Виртуальный мир может компенсировать мир реальный, как происходило в советское время. Виртуальный мир создает сакральные ценности, ради которых армии готовы убивать друг друга в мире реальном. Виртуальный мир может быть сакральной целью, какой стала ядерная программа для Ирана.
Виртуальный мир может почти полностью заменить мир реальный, как это происходит с японскими молодыми людьми, которые вообще отказываются покидать свой дом ни ради работы, ни ради учебы. Их называют хикикомори, и число их оценивается в Японии в 700 тысяч. Онлайновая жизнь в Японии принесла также необычные результаты. 20% мужчин в возрасте от 25 до 29 лет не интересно вступать в сексуальные отношения. У них может быть много знаний, но нет жизненного опыта, они не знают, как выражать свои эмоции. Япония имеет высокий уровень самоубийств. 70 человек ежедневно уходят из жизни, большая часть из них мужчины. На первом же месте в мире по числу самоубийств в мире также технологически передовая страна — Южная Корея.
Хикикомори заняты интернетом и играми, не выходя из дома месяцами и годами. Новым шагом Всемирной организации здоровья стало включение игровой зависимости в число болезней. Правда, часть специалистов возражают, что таким образом патологизируется хобби.
Виртуальность создала также новые возможности по передаче нового поведения с помощью соцмедиа. Подсчеты исследователей дали цифру порога в 25% распространения среди населения, после чего новое поведение начинает захватывать уже все населения без поддержки. То есть порог достигается с помощью виртуальной реальности, а дальше новое поведение захватывает всех в подлинной реальности. В Британии сформулированы конкретные требования по изменению избирательного законодательства после вмешательства в выборы, сделанного Cambridge Analytics в онлайне.
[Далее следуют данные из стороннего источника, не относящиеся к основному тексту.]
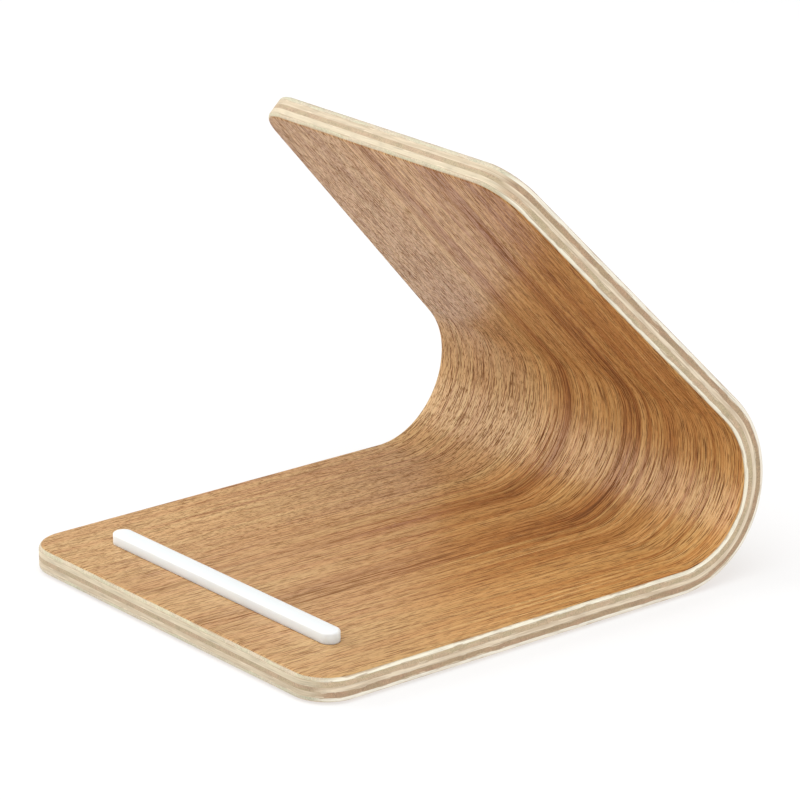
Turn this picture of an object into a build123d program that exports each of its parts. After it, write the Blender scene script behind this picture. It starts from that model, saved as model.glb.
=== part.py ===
from build123d import *
from math import atan, cos, degrees, radians, sin, sqrt, tan
import os

# A stand for a phone or a small tablet, moulded from one strip of bent plywood.
#
# The strip lies flat as the base, turns back on itself in one round bend and ends as a
# panel that leans forward over the base.  It is seven layers glued face to face: a thin
# veneer on each side and five thicker cross-banded plies between them.  Each layer is a
# piece of its own, so that it meets its neighbours along exact planes and cylinders.
# A soft bar is taped across the base and stops the foot of the device from sliding, and
# four soft feet hold the base just off the table.
#
# Millimetres.  +X is across, +Y runs from the front edge to the bend and +Z is up.  The
# origin is on the table under the middle of the stand.  "Run" is the distance along the
# strip's upper face from the front edge, and "depth" is measured through the board from
# that face.

# Board
board_width = 145.0             # across the base and the start of the bend
top_edge_width = 113.4          # between the side lines where they meet the top edge
base_flat = 135.2               # run from the front edge to the start of the bend
bend_radius = 24.9              # upper face, inside the bend
bend_angle = 133.0              # degrees that the strip turns through
panel_flat = 111.4              # run from the end of the bend to the top edge
front_corner_radius = 12.0
top_corner_radius = 12.8
side_blend_radius = 257.0       # arc between the straight side and the taper, on the flat strip
veneer_thickness = 0.25
core_ply_thicknesses = (1.0, 1.7, 1.45, 1.65, 1.3)   # from the upper face down

# Stopper bar and its tape
bar_length = 106.5
bar_width = 6.2
bar_rise = 3.7                  # top of the bar above the base
bar_edge_radius = 0.7
bar_setback = 21.9              # front edge to the bar's centre line
bar_offset = -1.2               # the bar is stuck on a little left of the middle
tape_thickness = 0.1
tape_margin = 0.4               # the tape stops this far inside the bar's outline

# Feet
foot_height = 0.6
foot_radius = 5.0
foot_edge_radius = 0.2
foot_side_inset = 15.0          # side edge to a foot's centre
foot_front_inset = 15.0         # front edge to the front feet's centres
foot_rear_inset = 10.0          # start of the bend to the rear feet's centres

# Trimming: the layers are pressed oversize and cut to the outline together
trim_allowance = 6.0            # extra width on each side before trimming
trim_clearance = 1.0            # how far the cut runs past both faces of the board
bend_sections = 15              # stations that carry the cut round the bend

# Worked out from the above
board_thickness = 2 * veneer_thickness + sum(core_ply_thicknesses)
overall_depth = base_flat + bend_radius + board_thickness
front_y = -overall_depth / 2
bend_start_y = front_y + base_flat
upper_face_z = foot_height + board_thickness
bend_centre_z = upper_face_z + bend_radius

bend_run = bend_radius * radians(bend_angle)
mid_bend_run = base_flat + bend_run / 2
strip_length = base_flat + bend_run + panel_flat
taper_slope = (board_width - top_edge_width) / 2 / (strip_length - mid_bend_run)
blend_start_run = mid_bend_run - side_blend_radius * tan(atan(taper_slope) / 2)
blend_end_run = blend_start_run + side_blend_radius * sin(atan(taper_slope))


def half_width(run):
    """Half the finished board's width at a run: straight, then an arc, then the taper."""
    if run <= blend_start_run:
        return board_width / 2
    if run < blend_end_run:
        along_arc = run - blend_start_run
        return board_width / 2 - side_blend_radius + sqrt(side_blend_radius**2 - along_arc**2)
    return board_width / 2 - (run - mid_bend_run) * taper_slope


def bend_plane(angle):
    """Plane across the strip at an angle round the bend: local X is across, local Y is outward."""
    turn = radians(angle)
    return Plane(
        origin=(0, bend_start_y, bend_centre_z),
        x_dir=(1, 0, 0),
        z_dir=(0, cos(turn), sin(turn)),
    )


# Plane of the panel's upper face.  Its origin is at the end of the bend and its local Y
# runs up the panel.  It faces the space over the base.
panel_turn = radians(bend_angle)
panel_plane = Plane(
    origin=(
        0,
        bend_start_y + bend_radius * sin(panel_turn),
        bend_centre_z - bend_radius * cos(panel_turn),
    ),
    x_dir=(1, 0, 0),
    z_dir=(0, -sin(panel_turn), cos(panel_turn)),
)

# Waste that is trimmed from both sides of the pressed strip, square to its faces
waste_outer_x = board_width / 2 + 2 * trim_allowance
waste_thickness = board_thickness + 2 * trim_clearance

with BuildPart() as side_waste:
    # Along the base
    with BuildSketch(Plane.XY.offset(foot_height - trim_clearance)):
        with BuildLine():
            Polyline(
                (half_width(0), front_y - trim_clearance),
                (waste_outer_x, front_y - trim_clearance),
                (waste_outer_x, bend_start_y),
                (half_width(base_flat), bend_start_y),
                close=True,
            )
        make_face()
    extrude(amount=waste_thickness)
    # Round the bend
    for station in range(bend_sections):
        angle = bend_angle * station / (bend_sections - 1)
        kept = half_width(base_flat + bend_radius * radians(angle))
        near = bend_radius - trim_clearance
        with BuildSketch(bend_plane(angle)):
            with Locations(((kept + waste_outer_x) / 2, near + waste_thickness / 2)):
                Rectangle(waste_outer_x - kept, waste_thickness)
    loft()
    # Up the panel
    with BuildSketch(panel_plane.offset(trim_clearance)):
        with BuildLine():
            Polyline(
                (half_width(base_flat + bend_run), 0),
                (waste_outer_x, 0),
                (waste_outer_x, panel_flat + trim_clearance),
                (half_width(strip_length + trim_clearance), panel_flat + trim_clearance),
                close=True,
            )
        make_face()
    extrude(amount=-waste_thickness)
    mirror(about=Plane.YZ)


def board_layer(near, far):
    """One layer of the board, between two depths below the strip's upper face."""
    centre = (bend_start_y, bend_centre_z)
    near_radius = bend_radius + near
    far_radius = bend_radius + far
    with BuildPart() as layer:
        # Side profile, drawn looking along -X: local X is +Y and local Y is +Z
        with BuildSketch(Plane.YZ):
            with BuildLine():
                near_base = Line(
                    (front_y, bend_centre_z - near_radius),
                    (bend_start_y, bend_centre_z - near_radius),
                )
                near_bend = CenterArc(centre, near_radius, -90, bend_angle)
                near_panel = Line(near_bend @ 1, near_bend @ 1 + (near_bend % 1) * panel_flat)
                far_base = Line(
                    (front_y, bend_centre_z - far_radius),
                    (bend_start_y, bend_centre_z - far_radius),
                )
                far_bend = CenterArc(centre, far_radius, -90, bend_angle)
                far_panel = Line(far_bend @ 1, far_bend @ 1 + (far_bend % 1) * panel_flat)
                Line(near_base @ 0, far_base @ 0)
                Line(near_panel @ 1, far_panel @ 1)
            make_face()
        extrude(amount=board_width / 2 + trim_allowance, both=True)
        add(side_waste.part, mode=Mode.SUBTRACT)
        front_corners = layer.edges().filter_by(Axis.Z).group_by(Axis.Y)[0]
        fillet(front_corners, front_corner_radius)
        through_panel = Axis(panel_plane.origin, panel_plane.z_dir)
        top_corners = layer.edges().filter_by(through_panel).group_by(Axis.Z)[-1]
        fillet(top_corners, top_corner_radius)
    return layer.part


os.makedirs("parts", exist_ok=True)

# The board, from the upper face down
layers = [("face_veneer", veneer_thickness)]
layers += [(f"core_ply_{n}", thickness) for n, thickness in enumerate(core_ply_thicknesses, 1)]
layers += [("back_veneer", veneer_thickness)]

depth = 0.0
for name, thickness in layers:
    layer_part = board_layer(depth, depth + thickness)
    layer_part.label = name
    export_step(layer_part, f"parts/{name}.step")
    depth += thickness

# Stopper bar: round ends, flat underside, softened top edge
bar_y = front_y + bar_setback

with BuildPart() as stopper_tape:
    with BuildSketch(Plane.XY.offset(upper_face_z)):
        with Locations((bar_offset, bar_y)):
            SlotOverall(bar_length - 2 * tape_margin, bar_width - 2 * tape_margin)
    extrude(amount=tape_thickness)
stopper_tape.part.label = "stopper_tape"
export_step(stopper_tape.part, "parts/stopper_tape.step")

with BuildPart() as stopper_bar:
    with BuildSketch(Plane.XY.offset(upper_face_z + tape_thickness)):
        with Locations((bar_offset, bar_y)):
            SlotOverall(bar_length, bar_width)
    extrude(amount=bar_rise - tape_thickness)
    fillet(stopper_bar.faces().sort_by(Axis.Z)[-1].edges(), bar_edge_radius)
stopper_bar.part.label = "stopper_bar"
export_step(stopper_bar.part, "parts/stopper_bar.step")

# Feet: four soft discs under the corners of the base
foot_x = board_width / 2 - foot_side_inset
foot_rows = {"front": front_y + foot_front_inset, "rear": bend_start_y - foot_rear_inset}

for row, foot_y in foot_rows.items():
    for side, side_sign in (("left", -1), ("right", 1)):
        with BuildPart() as foot:
            with BuildSketch(Plane.XY):
                with Locations((side_sign * foot_x, foot_y)):
                    Circle(foot_radius)
            extrude(amount=foot_height)
            fillet(foot.faces().sort_by(Axis.Z)[0].edges(), foot_edge_radius)
        foot.part.label = f"foot_{row}_{side}"
        export_step(foot.part, f"parts/foot_{row}_{side}.step")
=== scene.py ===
from math import atan, cos, pi, radians, sin, sqrt, tan

import bpy
import numpy as np
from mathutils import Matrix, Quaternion, Vector


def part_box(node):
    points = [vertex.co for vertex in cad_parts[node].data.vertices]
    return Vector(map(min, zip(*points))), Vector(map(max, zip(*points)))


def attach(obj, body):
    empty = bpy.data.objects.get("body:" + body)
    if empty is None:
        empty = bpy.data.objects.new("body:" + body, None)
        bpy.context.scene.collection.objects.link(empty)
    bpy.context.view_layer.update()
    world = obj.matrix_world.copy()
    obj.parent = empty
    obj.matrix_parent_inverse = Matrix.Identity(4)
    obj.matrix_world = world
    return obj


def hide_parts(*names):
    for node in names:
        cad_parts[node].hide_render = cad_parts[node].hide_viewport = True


# The looks of a bent plywood stand for a phone or a small tablet.  Every layer of the board
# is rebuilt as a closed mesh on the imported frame, with its cut edges eased and its grain
# carried round the bend, and the bar, its tape and the feet get their soft shapes.
# Metres, in the frame's axes: +X across, +Y from the front edge to the bend, +Z up.

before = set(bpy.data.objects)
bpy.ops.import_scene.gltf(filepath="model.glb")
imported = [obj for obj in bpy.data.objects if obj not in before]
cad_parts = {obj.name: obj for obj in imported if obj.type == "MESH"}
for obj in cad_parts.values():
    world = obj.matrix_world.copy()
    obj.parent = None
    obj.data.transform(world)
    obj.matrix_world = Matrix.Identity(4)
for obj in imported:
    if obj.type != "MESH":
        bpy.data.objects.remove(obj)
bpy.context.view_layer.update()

MM = 0.001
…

В мире современности ни одна страна не может жить вне других, процесс самостоятельного выживания государств завершился, даже Северная Корея пошла на попятный. Г. Павловский подчеркивает, что это невозможно и для России, хоть она и утверждает обратное: «Сегодня выжившие после ночи на 1 января 2000 года у власти уже 20 лет. Россией управляет группа пожилых глобалистов, нервных, изношенных и искушенных. Вопреки трескучим словам Система избегает фактической изоляции. Это диктуется условиями ее выживания. «Крепость Россия» – лишь утопия селян в рублевских фазендах: система глобальна, причем глобальна всесторонне. Так, легко догадаться, что, не будь в 1999-м войны НАТО с капитулировавшей и распавшейся Югославией – и Путину не бывать в президентах. Новый процесс транзита власти, начинающийся в России, как и в 1999 году, станет мировой проблемой, хочется нам этого или нет. Он обусловлен положением России в мире и состоянием мирового порядка. Не стоит забывать, что и Путин по самоощущению – влиятельное мировое лицо. Новый проект Преемник в такой ситуации – мировой проект. Осознав неизбежность транзита власти, Кремль переходит к строительству его мировых предмостий. Встреча с Трампом только начало».
Мир во многом перестал жить по старым правилам. Но кто знает, каковы новые правила? Это как мнение о американском военном мыслителе Э. Маршалле, о котором написали, что его интеллектуальные интересы лежали в области вопросов, а не ответов. И это можно понять так, что когда сформулирован вопрос, ответ на него уже легче найти.
Сегодня наш мир стоит на пороге еще более сильного пересечения с мира реального и виртуального, поскольку виртуальность только усиливается. Нам хочется жить сразу в двух мирах. Но возможно ли это?